Selective detection of copper ions in aqueous solution based on an evanescent wave infrared absorption spectroscopic method.

Abstract

A new infrared sensing scheme based on an evanescent wave was proposed in this work for selective detection of copper ion in aqueous solutions. This sensing scheme is based on the band-shifting technique to overcome the limitation that metal ions do not absorb IR radiation. To demonstrate that the proposed mechanism is feasible, both theoretical considerations and practical examination of copper ions in aqueous solutions were investigated. The IR sensor was constructed by surface modification with L-(-)proline to selectively interact with copper ions by formation of stable square-planar complexes. After complexation, the absorption bands of the immobilized L-(-)proline exhibits a band shift and could be used to monitor the quantity of metal ions in aqueous solutions. To immobilize L-(-)proline on the surface of a sensing element and increase the stability of the modified phase in aqueous solutions, poly(vinylbenzyl chloride) was coated onto the sensing element for further immobilization of L-(-)proline. A sensitive and a water-stable L-(-)proline phase was obtained.
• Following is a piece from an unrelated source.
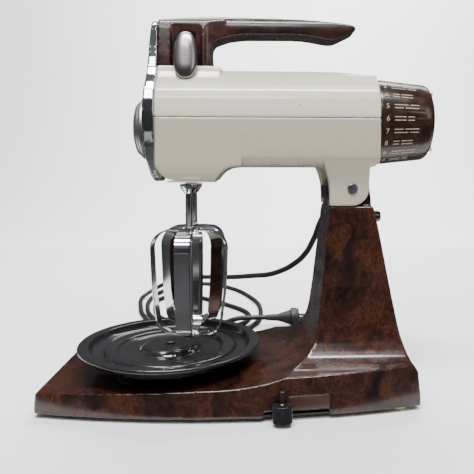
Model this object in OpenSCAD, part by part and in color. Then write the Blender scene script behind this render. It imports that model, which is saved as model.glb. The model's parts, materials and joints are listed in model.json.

This sensing phase is selective and sensitive to copper ions due to the large formation constant between the copper ions and L-(-)proline. Factors, such as the copper ion concentration, response time, solution pH, long-term stability, regeneration efficiency, and the matrix effect, were investigated. Results indicated that the pH effect was significant but could be controlled by buffering the sample solutions. Using the optimal conditions found in this work, the detection limit could be lower than 0.7 microM and the linear regression coefficients in standard curves could be higher than 0.99 for a concentration range from 5 to 200 microM.